--- THE PROBLEM ---
Work through the data line by line, gathering every line that has the word "part".

####

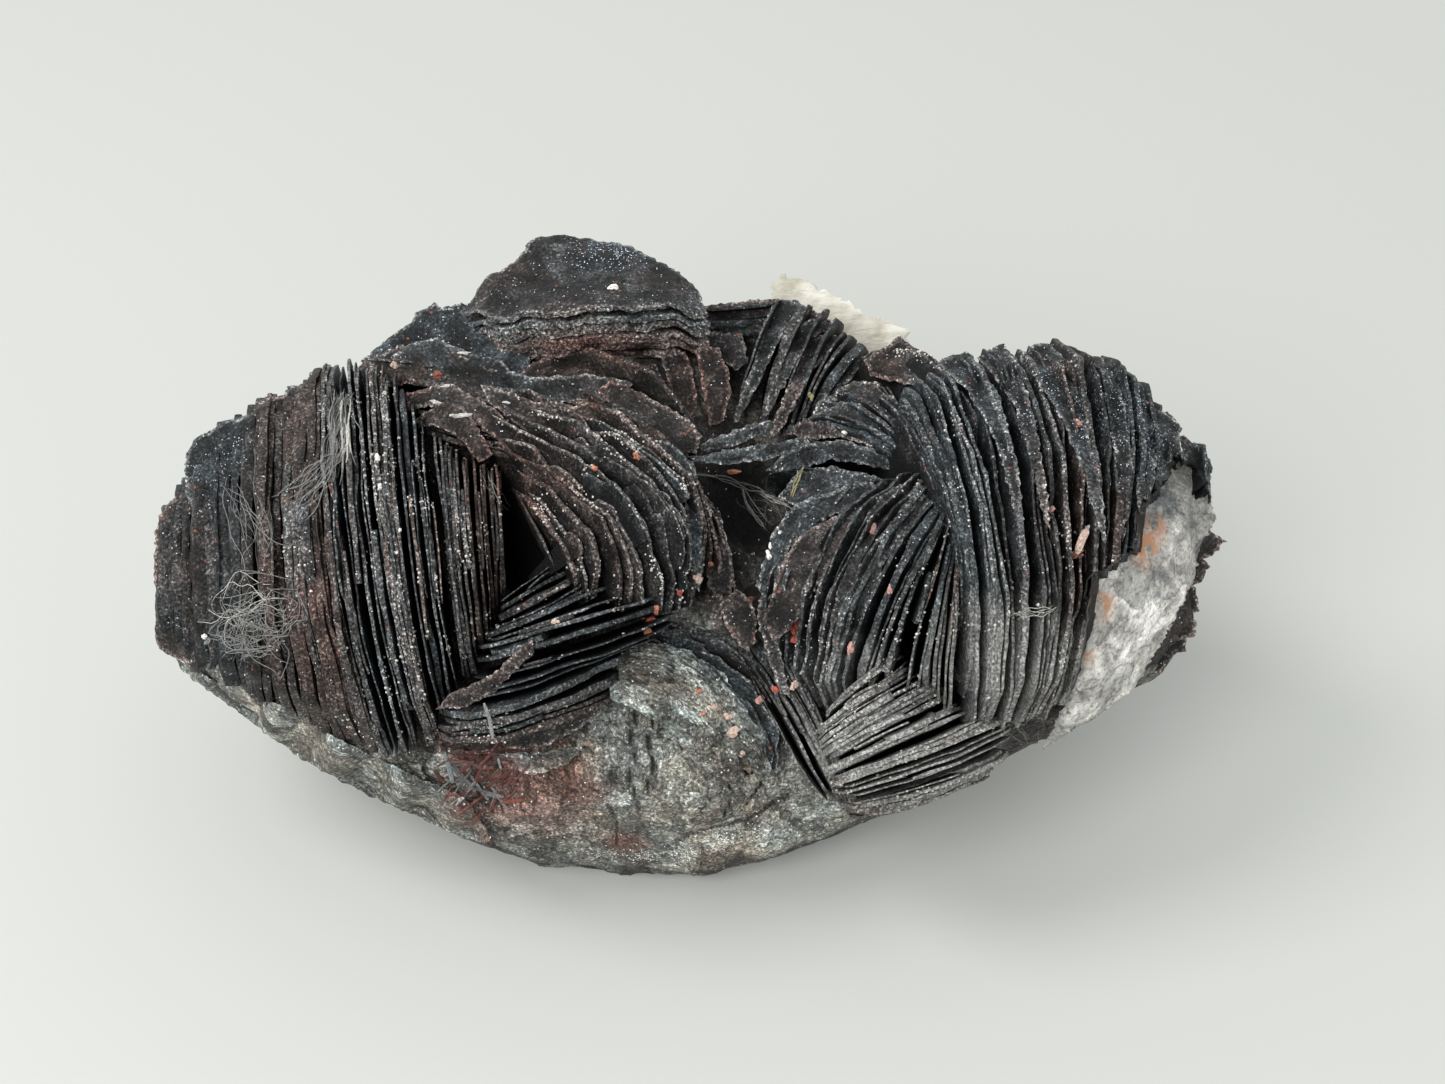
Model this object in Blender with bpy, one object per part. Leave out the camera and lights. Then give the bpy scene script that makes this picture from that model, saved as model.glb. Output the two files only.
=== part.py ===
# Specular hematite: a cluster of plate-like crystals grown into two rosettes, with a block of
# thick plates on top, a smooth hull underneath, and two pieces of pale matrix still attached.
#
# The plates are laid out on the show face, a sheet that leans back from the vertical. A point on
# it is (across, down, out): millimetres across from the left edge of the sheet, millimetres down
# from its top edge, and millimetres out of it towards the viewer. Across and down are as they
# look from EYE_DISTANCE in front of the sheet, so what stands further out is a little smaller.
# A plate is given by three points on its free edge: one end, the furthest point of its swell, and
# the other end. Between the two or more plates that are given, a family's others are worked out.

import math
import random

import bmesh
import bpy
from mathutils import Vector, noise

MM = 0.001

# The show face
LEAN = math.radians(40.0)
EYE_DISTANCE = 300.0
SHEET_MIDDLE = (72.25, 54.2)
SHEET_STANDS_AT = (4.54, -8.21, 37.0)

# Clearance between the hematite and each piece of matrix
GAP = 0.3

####

--- REPLY ---
Model this object in Blender with bpy, one object per part. Leave out the camera and lights. Then give the bpy scene script that makes this picture from that model, saved as model.glb. Output the two files only.
=== part.py ===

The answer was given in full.